• Problem details: Quote the data below in full, please, without altering anything.

• Given information:
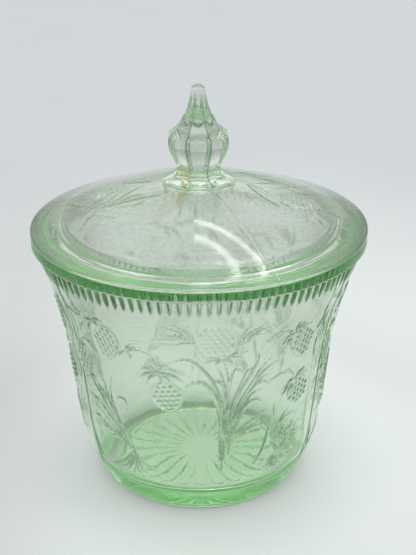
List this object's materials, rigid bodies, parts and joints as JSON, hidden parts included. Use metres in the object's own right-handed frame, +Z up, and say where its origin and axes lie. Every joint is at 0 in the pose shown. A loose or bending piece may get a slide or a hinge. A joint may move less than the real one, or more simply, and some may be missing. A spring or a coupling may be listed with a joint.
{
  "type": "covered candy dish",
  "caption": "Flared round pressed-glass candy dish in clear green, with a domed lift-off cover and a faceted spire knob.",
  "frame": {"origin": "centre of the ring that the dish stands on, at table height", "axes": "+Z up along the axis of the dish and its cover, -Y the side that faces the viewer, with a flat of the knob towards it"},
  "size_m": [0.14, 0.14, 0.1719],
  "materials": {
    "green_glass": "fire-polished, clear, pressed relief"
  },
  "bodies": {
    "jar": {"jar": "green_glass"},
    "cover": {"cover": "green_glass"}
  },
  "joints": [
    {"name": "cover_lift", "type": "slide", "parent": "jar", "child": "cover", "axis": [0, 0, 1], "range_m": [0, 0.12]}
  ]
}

• Expected answer:
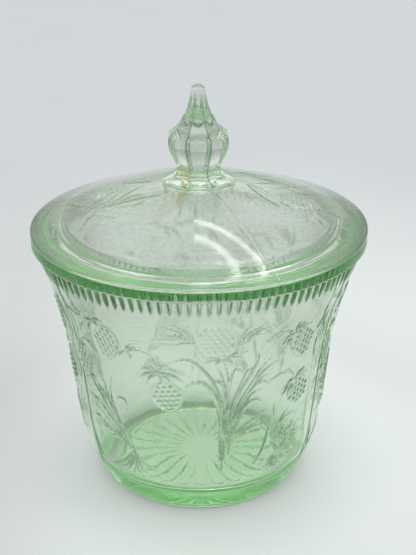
List this object's materials, rigid bodies, parts and joints as JSON, hidden parts included. Use metres in the object's own right-handed frame, +Z up, and say where its origin and axes lie. Every joint is at 0 in the pose shown. A loose or bending piece may get a slide or a hinge. A joint may move less than the real one, or more simply, and some may be missing. A spring or a coupling may be listed with a joint.
{
  "type": "covered candy dish",
  "caption": "Flared round pressed-glass candy dish in clear green, with a domed lift-off cover and a faceted spire knob.",
  "frame": {"origin": "centre of the ring that the dish stands on, at table height", "axes": "+Z up along the axis of the dish and its cover, -Y the side that faces the viewer, with a flat of the knob towards it"},
  "size_m": [0.14, 0.14, 0.1719],
  "materials": {
    "green_glass": "fire-polished, clear, pressed relief"
  },
  "bodies": {
    "jar": {"jar": "green_glass"},
    "cover": {"cover": "green_glass"}
  },
  "joints": [
    {"name": "cover_lift", "type": "slide", "parent": "jar", "child": "cover", "axis": [0, 0, 1], "range_m": [0, 0.12]}
  ]
}